Ничто из этого не сказывалось на повседневной реальности, однако влияние новых естественнонаучных концепций на интеллектуальную атмосферу эпохи было фундаментальным. В то же самое время философия претерпевала серьезную трансформацию, вызванную неудачей попытки Бертрана Рассела (предпринятой в совместном с Альфредом Уайтхедом труде 1916 года «Principia Mathematica») продемонстрировать, что все математические истины могут быть напрямую выведены из истин логики. К 1931 году, когда Курт Гедель доказал, что ни одна формальная математическая система не может быть полностью доказана по своим собственным правилам, направление, которое аналитическая философия приняла со времен Декарта, уже находилось под большим вопросом. Преподававший в Кембридже, собственной епархии Рассела, австрийский философ Людвиг Витгенштейн учил студентов, что фундаментальные представления о языке как отражении действительности и, к примеру, о логически корректных предложениях как описаниях реальных обстоятельств далеки от истины. Этот тезис может показаться принадлежащим к области интеллектуальных изысков, однако вкупе с теориями Эйнштейна, Бора и Гейзенберга он всерьез подрывал веру в то, что люди способны понимать мир, опираясь на обыкновенное наблюдение и пользуясь для описания обыкновенным языком. Мир оборачивался царством субъективности, в котором смысл был неотделим от ситуации и контекста.

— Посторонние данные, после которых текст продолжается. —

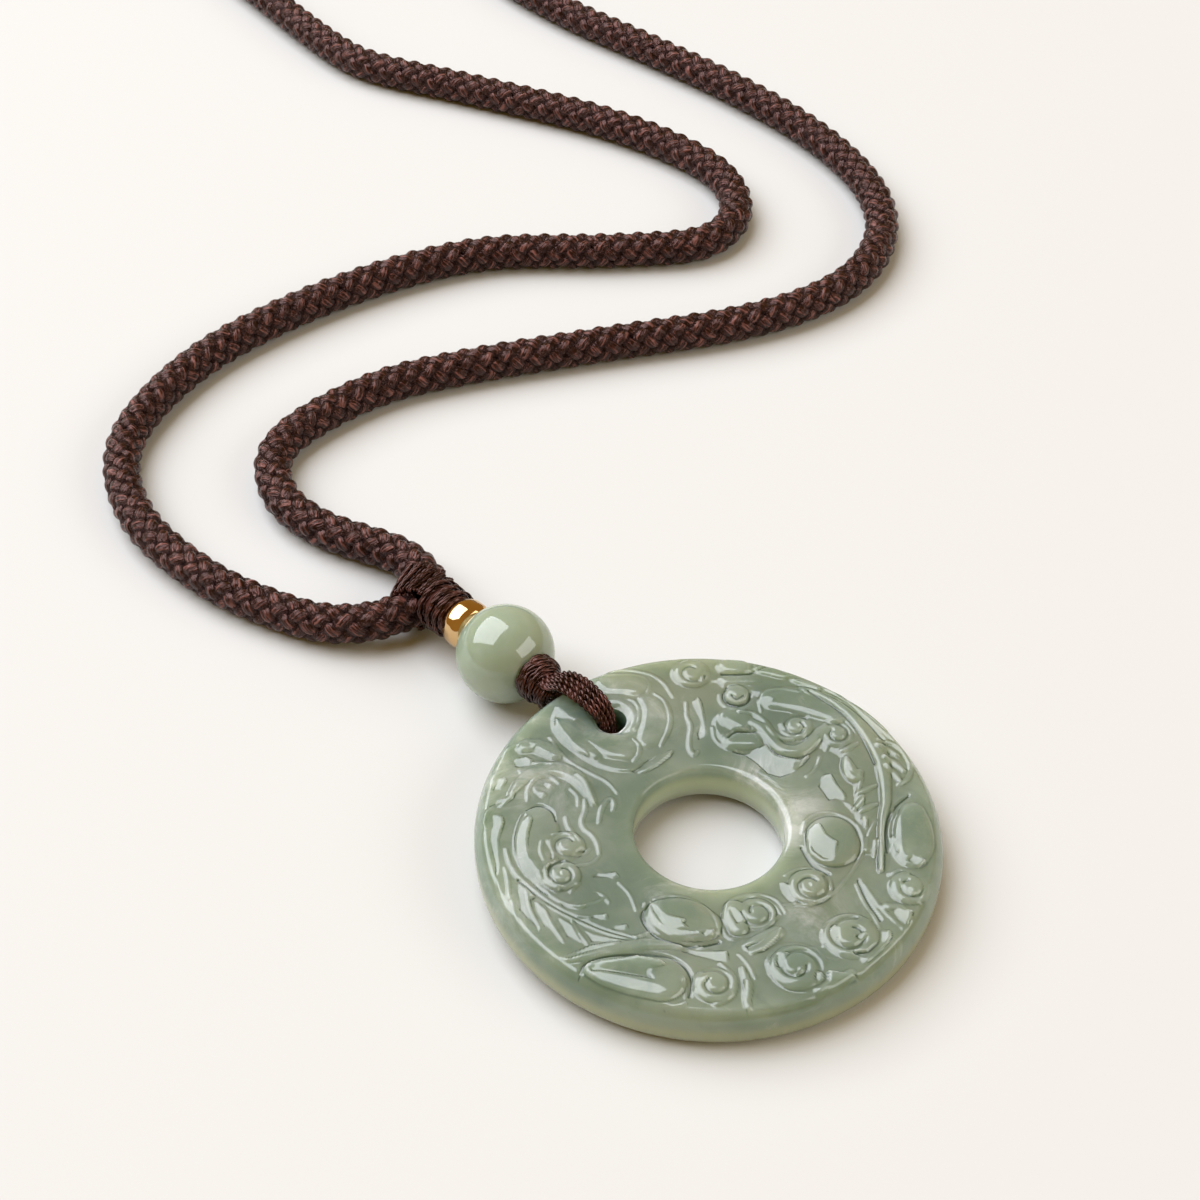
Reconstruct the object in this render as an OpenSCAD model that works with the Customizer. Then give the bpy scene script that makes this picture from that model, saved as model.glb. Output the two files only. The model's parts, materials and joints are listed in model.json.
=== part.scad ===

В эпоху, когда недавнее прошлое не могло служить опорой в поисках ответа на вопрос, как жить дальше, политика, культура и сама цивилизация Европы казались многим нуждающимися в новом самоутвреждении, кто бы ни взял на себя ответственность быть его проводником. По всему континенту восторги по поводу коммунизма уравновешивались, а чаще меркли на фоне буржуазного испуга перед возможностью прихода коммунистов к власти, смешанного с затаенным желанием возродить мифологизированное былое величие. Граждане этнических государств Европы, уставшие от мелочности урбанистического быта, а в Австрии и Германии с негодованием вспоминавшие о предательстве своих правительств во время войны, чувствовали потребность в подвиге, в том, чтобы исполнять историческое предназначение нации. Новая доктрина фашизма рассчитывала найти отклик именно у таких людей.